On 2 May last year, Prime Minister Rudd and Treasurer Swan announced that they would introduce the mining super-profits tax based on the Henry tax review. The mining industry campaigned against the tax, spending $22 million on an advertising campaign and as a result they got $100 billion stripped out of the people's revenue over the next decade. Of course, the Leader of the Opposition's plan is worse. He opposes a mining tax altogether, which would strip $140 billion over the next decade compared with the Henry recommendations. So the mining corporations, who employ just two per cent of Australians, would under the opposition leader's plan deprive the other 98 per cent of $140 billion over the coming decade. We now know that the mining tax should have been framed to collect little in the early years but cranked up in the second half of the decade, but unfortunately the mining tax agreed to by the Treasurer and set out in this budget looks as if it will behave like the fuel excise—falling as a share of GDP when the budget in fact needs it to grow. At the same time, this budget continues with the government's plan for a cut to the corporate tax rate, letting the big corporations keep another $3.1 billion in their pockets at the expense of the taxpayer. The Greens support a tax cut for small business. Small business provides 47 per cent of total employment, or around five million jobs, in this country. Compare that with the mining industry's 206,000 jobs. And we would also take to the budget with a green razor. We would remove the fossil fuel subsidies, which total between $10 billion and $12 billion a year, including fuel tax credits, which add up to $5 billion a year. We would keep the fuel tax credits for farmers, which cost just $680 million of that $5 billion.

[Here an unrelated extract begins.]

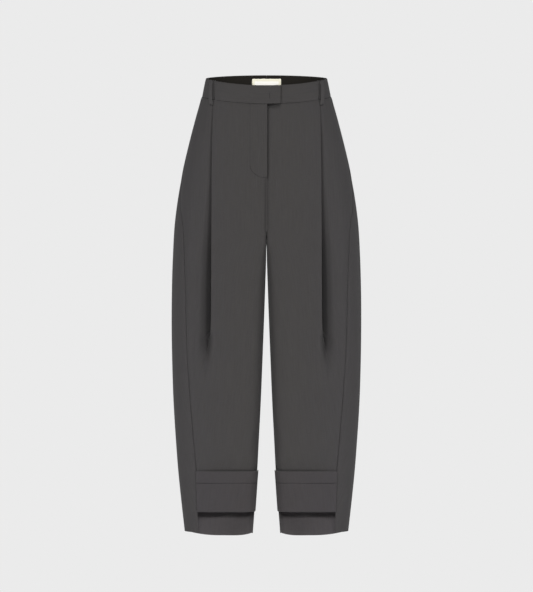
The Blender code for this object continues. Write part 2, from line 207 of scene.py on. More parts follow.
# The pleat of each front at each level, as in the solids
Pleat = namedtuple("Pleat", "down edge tuck depth ramp bulge radius opened spread")
PLEAT = (
    Pleat(0.042, 0.1240, 0.0300, 0.0040, 0.0060, 0.0000, 0.0009, 0.0, 0.0),
    Pleat(0.088, 0.1250, 0.0290, 0.0090, 0.0068, 0.0008, 0.0009, 0.0, 0.0),
    Pleat(0.130, 0.1265, 0.0270, 0.0135, 0.0082, 0.0020, 0.0009, 0.0, 0.0),
    Pleat(0.236, 0.1278, 0.0230, 0.0170, 0.0105, 0.0040, 0.0011, 0.0, 0.0),
    Pleat(0.330, 0.1280, 0.0200, 0.0240, 0.0195, 0.0045, 0.0015, 0.0, 0.0),
    Pleat(0.400, 0.1280, 0.0180, 0.0340, 0.0270, 0.0045, 0.0021, 0.0, 0.0),
    Pleat(0.468, 0.1281, 0.0150, 0.0430, 0.0295, 0.0045, 0.0028, 0.0, 0.0),
    Pleat(0.520, 0.1284, 0.0110, 0.0460, 0.0305, 0.0045, 0.0033, 0.0, 0.0),
    Pleat(0.560, 0.1290, 0.0070, 0.0445, 0.0310, 0.0043, 0.0035, 0.0, 0.0),
    Pleat(0.582, 0.1298, 0.0040, 0.0415, 0.0315, 0.0040, 0.0035, 0.2, 0.0),
    Pleat(0.600, 0.1308, 0.0020, 0.0350, 0.0320, 0.0036, 0.0035, 0.8, 0.0),
    Pleat(0.616, 0.1318, 0.0010, 0.0255, 0.0320, 0.0032, 0.0035, 1.0, 0.0),
    Pleat(0.634, 0.1326, 0.0000, 0.0155, 0.0325, 0.0026, 0.0035, 1.0, 0.1),
    Pleat(0.656, 0.1332, 0.0000, 0.0085, 0.0330, 0.0020, 0.0035, 1.0, 0.3),
    Pleat(0.682, 0.1334, 0.0000, 0.0040, 0.0330, 0.0014, 0.0035, 1.0, 0.5),
    Pleat(0.712, 0.1334, 0.0000, 0.0000, 0.0330, 0.0008, 0.0035, 1.0, 0.7),
    Pleat(0.780, 0.1334, 0.0000, 0.0000, 0.0330, 0.0000, 0.0035, 1.0, 1.0),
)
RISE_POWER = 1.6
HOLLOW_INNER = 0.30
HOLLOW_FLOOR = 0.22
OPEN_IN = 0.006
OPEN_OUT = 0.003
SPREAD_IN = 0.035
SPREAD_OUT = 0.5
PLEAT_CLEAR = 0.008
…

These tax credits means that, while ordinary Australians pay 38c tax per litre of fuel, the big mining corporations pay nothing. So every time an everyday Australian goes to the petrol browser they know they are paying 38c more in tax than these massively wealthy mining corporations getting their fuel in the same country.

This budget continues the 'quarry vision' of past governments; trapped in the headlights of the China boom, the government cannot see what might be coming in the future. This budget fails to give a boost to those in the slow lane of the economy; instead the government has chosen to put a foot on the accelerator of those in the fast lane.

The mining boom offers enormous opportunities but they are not being taken. We can start to plan for a different direction and a different future. We can ensure our future economic prosperity beyond the mining boom. An innovative economy, prosperous and sustainable, with compassion and equality, is possible; we just need the political courage to get there.